- Born: May 15, 1930 Ópályi, Kingdom of Hungary
- Died: August 8, 2010 (aged 80) Toronto, Ontario, Canada
- Occupation: Painter
- Spouse: Laszlo Aladar Gallus (m. 1954–1968)
- Children: 3, including Maya Gallus

= Agnes Gallus =

Hungarian-Canadian artist (1930–2010)

Agnes Szentgyörgyi Gallus (May 15, 1930 – August 8, 2010) was a Hungarian-Canadian painter who immigrated to Regina, Saskatchewan, in 1957.

== Early life ==
Agnes Szentgyorgyi was born in Ópályi, Hungary on May 15, 1930. She was the fifth of six children born to George Victor Szentgyorgyi and Maria. She attended a convent school as a child before studying art in Győr. In 1954, she married Laszlo Aladar Gallus. They fled the country with their infant son during the Hungarian Revolution of 1956. At the time, Agnes was pregnant with their first daughter, who was born in Vienna. They immigrated to Regina, Saskatchewan in 1957. They had a second daughter, Maya, before separating in 1968.

== Career ==
In Canada, Gallus studied art at the University of Saskatchewan with artists Kenneth Lochhead and Ted Godwin, and taught art classes there between 1970 and 1977. She was a contemporary of The Regina Five, and participated in Emma Lake Artists' Workshops. During that period she studied under Harold Cohen, Frank Stella, and Roy Kiyooka.
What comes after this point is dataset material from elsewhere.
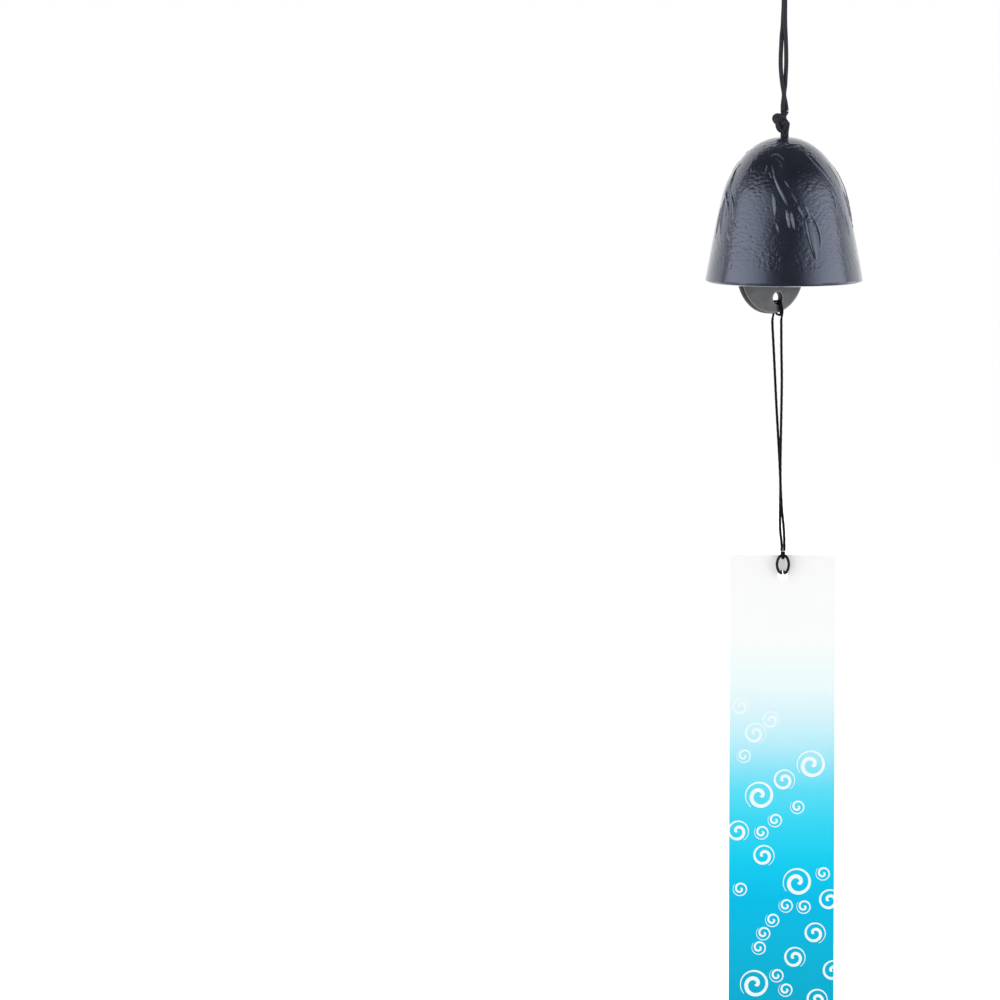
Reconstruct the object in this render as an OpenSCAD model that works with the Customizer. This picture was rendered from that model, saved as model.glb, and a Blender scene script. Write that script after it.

In 2003, she moved to Toronto where she continued working as an artist until her death on August 8, 2010. Her work was exhibited at the SK Arts "Until Spring" exhibition in 2021, and "There's an Artist" in the Garden in Regina in 2016, with fellow Saskatchewan artists Wynona Mulcaster, Mina Forsyth, Donna Kriekle, and Russell Yuristy.

Her art is held in public and private collections, including the Dunlop Art Gallery, SK Arts, the MacKenzie Art Gallery, and the University of Regina President's Art Collection.